By the way, Simplenomics rocks. Thanks for your 2¢, Mike!
Until later,
Kelly
11 March 2008, 11:52 am
Kelly,
Oh, and Motorhead, can’t forget Motorhead… they might cry again!
Like you, I certainly wouldn’t wear them to work. You & I have too much class for that. (I don’t even know you, and I can tell you have class.)
And the old CD’s too – that the beauty of iPod, you can rip all of it and then no one knows… heh
Brett
11 March 2008, 1:14 pm
Brett,
Strictly suits for me. Even then, I collected the t-shirts more than I wore them. Except that one long-sleeved VH, which has holes in it from wear and I still couldn’t bear to throw it out.
Poor Motorhead. Calling all day and night, asking when I can fit them in… lots of tears. You wouldn’t think that from their looks.

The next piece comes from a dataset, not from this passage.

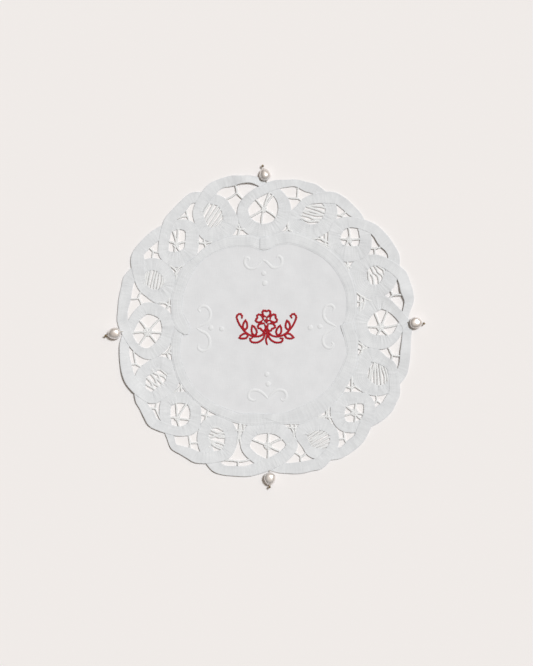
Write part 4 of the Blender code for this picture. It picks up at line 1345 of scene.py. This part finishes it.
def makeFloor():
    clearSelection()
    bpy.ops.mesh.primitive_plane_add(
        size=2 * studio["floorHalf"], location=(0, 0, -studio["floorUnder"] * mm))
    floor = nameNew("paleFloor")
    applyPlace()
    material, tree, shader, place = newFinish("palePaper", Roughness=0.95, Specular_IOR_Level=0.1)
    light = studio["floorColour"]
    colourRamp(tree, speckle(tree, place, 0.6, 2.0), shader.inputs["Base Color"],
               (0.3, darker(light, studio["floorDarker"])), (0.7, light))
    floor.data.materials.append(material)


def makeLight():
    sun = bpy.data.lights.new("keySun", "SUN")
    sun.energy, sun.angle = studio["sunStrength"], math.radians(studio["sunWidth"])
    sun.color = studio["sunColour"]
    turn, height = math.radians(studio["sunFrom"]), math.radians(studio["sunHeight"])
    back = Vector((math.cos(turn) * math.cos(height), math.sin(turn) * math.cos(height),
                   math.sin(height)))
    addObject("keySun", sun).rotation_euler = back.to_track_quat("Z", "Y").to_euler()

    world = bpy.data.worlds.new("softRoom")
    bpy.context.scene.world = world
    world.use_nodes = True
    tree = world.node_tree
    background = tree.nodes["Background"]
    background.inputs["Strength"].default_value = studio["skyStrength"]
    nearness = addNode(tree, "ShaderNodeVectorMath", operation="DOT_PRODUCT")
    link(tree, addNode(tree, "ShaderNodeTexCoord").outputs["Generated"], nearness.inputs[0])
    nearness.inputs[1].default_value = studio["skyMiddle"]
    colourRamp(tree, nearness.outputs["Value"], background.inputs["Color"],
               (0.3, darker(studio["skyColour"], studio["skyDarker"])),
               (0.95, studio["skyColour"]))


def makeCamera():
    camera = bpy.data.cameras.new("photoCamera")
    camera.sensor_width = studio["sensor"]
    camera.lens = studio["sensor"] * studio["distance"] / (studio["fieldHigh"] * mm)
    camera.clip_start, camera.clip_end = 0.01, 50.0
    cameraObject = addObject("photoCamera", camera)
    x, y = studio["lookAt"]
    cameraObject.location = (x * mm, y * mm, studio["distance"])
    bpy.context.scene.camera = cameraObject
    bpy.context.scene.view_settings.view_transform = "Standard"


makeFloor()
makeLight()
makeCamera()
print("studio made")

When music’s out in the atmosphere I can ignore it and get on with work, but when it’s right in my ears I start toe-tapping, dancing in my chair, and I get completely distracted. iPods and their prehistoric cousin the Walkman caused me to get too many funny looks, so now I just belt out the tunes in the car. Funny looks from strangers beats funny looks from coworkers.
Until later,
Kelly
22 March 2008, 7:03 pm
Fishnets are actually back. Not the old-school plain black ones, but the colored and more patterned ones are definitely back. And thank goodness, because they seem to be nudging out the unfortunate resurgence of black leggings under tunics…
22 March 2008, 7:12 pm
Moxie,
Thanks for your comment.
They won’t really work for business attire. I think that we can agree on that.